Dismissal under r. 2.1.01
[12] Rule 2.1.01 allows the court to stay or dismiss a proceeding where it appears on its face to be frivolous, vexatious, or otherwise an abuse of the process of the court. The application of r. 2.1 is “limited to the clearest of cases where the abusive nature of the proceeding is apparent on the face of the pleading and there is a basis in the pleadings to resort to the attenuated process”: Scaduto v. The Law Society of Upper Canada, 2015 ONCA 733, [2015] O.J. No. 5692, at para. 8; Mohammad v. McMaster University, 2023 ONCA 598, [2023] O.J. No. 3997, at para. 6.
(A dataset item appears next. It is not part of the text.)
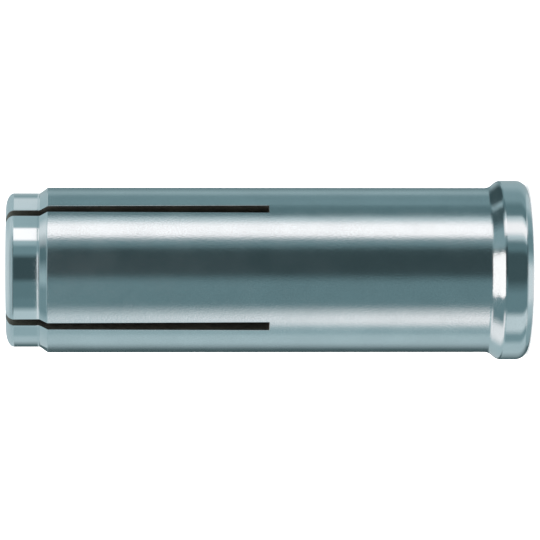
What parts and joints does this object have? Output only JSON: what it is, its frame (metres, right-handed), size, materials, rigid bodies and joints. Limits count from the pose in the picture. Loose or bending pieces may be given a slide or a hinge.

[13] The rule “must be interpreted robustly so that a motion judge can effectively exercise his or her gatekeeping function to weed out litigation that is clearly frivolous, vexatious or an abuse of process”: Scaduto, at para. 8; Visic v. Elia Associates Professional Corporation, 2020 ONCA 690, at para. 8.
[14] In this case, Ms. Attri’s application is premature on its face. This court has repeatedly emphasized the longstanding principle that it will not intervene in administrative proceedings unless there are exceptional circumstances. Fragmentation causes delay and disruptions in administrative proceedings. It is preferable to allow administrative proceedings to run their full course and then consider legal issues arising from the proceeding at their conclusion: Isaac v. Law Society of Ontario, 2021 ONSC 10, 2021 ONSC, at para. 10.
[15] Ms. Attri brought this application from a motion decision declining to dismiss the conduct proceedings as an abuse of process. The fact that Ms. Attri sought dismissal of the conduct proceeding does not render the decision final, as she suggests. The Tribunal made an interlocutory decision declining to dismiss the proceedings. The conduct application must be permitted to run its course. The LSO may be unsuccessful at the hearing before the Tribunal. Or, if the Hearing Division finds Ms. Attri has engaged in conduct unbecoming a paralegal, she may appeal that finding to the Tribunal’s Appeal Division. Those steps should be taken, with recourse to this court available only if she is ultimately unsuccessful before the Tribunal.
[16] There are no exceptional circumstances that would justify the fragmentation of proceedings in this case. I do not agree that the Tribunal’s comments about having no basis to conclude the good character investigation would lead to a different result presumed her to be guilty. The comment was made as one of several factors explaining why it was not procedurally unfair to continue with the conduct application while a decision in the good character investigation was not yet made. It did not presume an outcome but did suggest the opposite outcome also could not be presumed. In any event, raising an allegation of procedural unfairness does not on its own constitute an exceptional circumstance that would justify fragmenting an administrative proceeding.
[17] The submission that the conduct investigation is a collateral attack on the court’s directions in Mirza also does not reflect exceptional circumstances. While the court’s reasons in Mirza may be relevant to the conduct investigation, they were not directed specifically at conduct investigations. The matters before the court in Mirza were limited to licensing applications. There is no lack of fairness or abuse of process that justifies the court’s intervention at this early stage.
[18] In dismissing this application under r. 2.1.01, I note that Ms. Attri is not foreclosed from ultimate recourse to the court. If the Tribunal Hearing and Appeal Divisions ultimately conclude Ms. Attri has committed unbecoming a paralegal, it will remain open to her to appeal that conclusion to this court.
Disposition
[19] The application is premature and there are no extraordinary circumstances that would justify interfering in the Tribunal’s processes. The application is doomed to fail and is therefore dismissed pursuant to r. 2.1.01.